Real engines experience all of these problems. Friction converts useful motion into waste heat. Rapid expansion and compression create pressure imbalances inside the gas. Insulation is never perfect. Even the best-designed peripheral equipment, like electrical generators or mechanical transmissions, introduces additional energy losses. The result is that every real engine operates at a fraction of the Carnot efficiency for its temperature range.
This isn’t a failure of engineering. It’s a law of nature. Carnot’s theorem states that no engine operating between two temperature reservoirs can be more efficient than a reversible (Carnot) engine operating between those same temperatures. Any claim of an engine exceeding this limit would violate the second law of thermodynamics.
Why the Carnot Engine Still Matters
Even though you’ll never encounter a Carnot engine in the real world, it remains one of the most important concepts in physics and engineering. It gives engineers a benchmark. If a power plant operates at 35% efficiency between its particular temperatures, and the Carnot limit for those temperatures is 60%, engineers know there’s still room for improvement. If they’re already at 55%, they know they’re approaching the ceiling and further gains will be increasingly difficult.
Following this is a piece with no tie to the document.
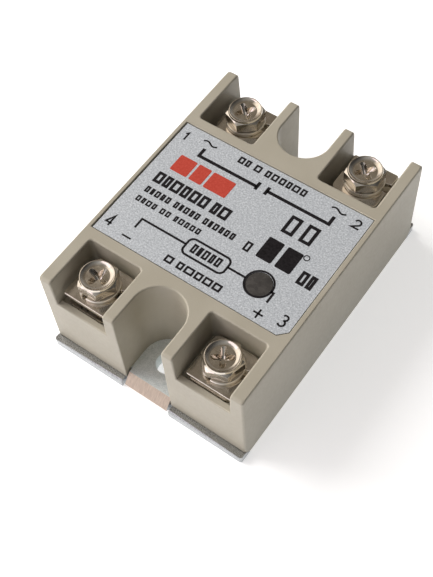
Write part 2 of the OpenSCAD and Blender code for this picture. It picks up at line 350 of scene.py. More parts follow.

The Carnot engine also explains why power plants and engines are designed to operate at the highest temperatures their materials can withstand. Raising the hot side temperature is the most direct way to push the theoretical efficiency ceiling higher. Modern gas turbines, for instance, run combustion gases above 1,500°C in part because the Carnot relationship rewards higher temperature differences so strongly.
What Carnot figured out in 1824, nearly two decades before anyone even proved that heat and energy are the same thing, turned out to be one of the most durable results in all of science. The upper bound he identified has never been violated and, according to the laws of thermodynamics, never will be.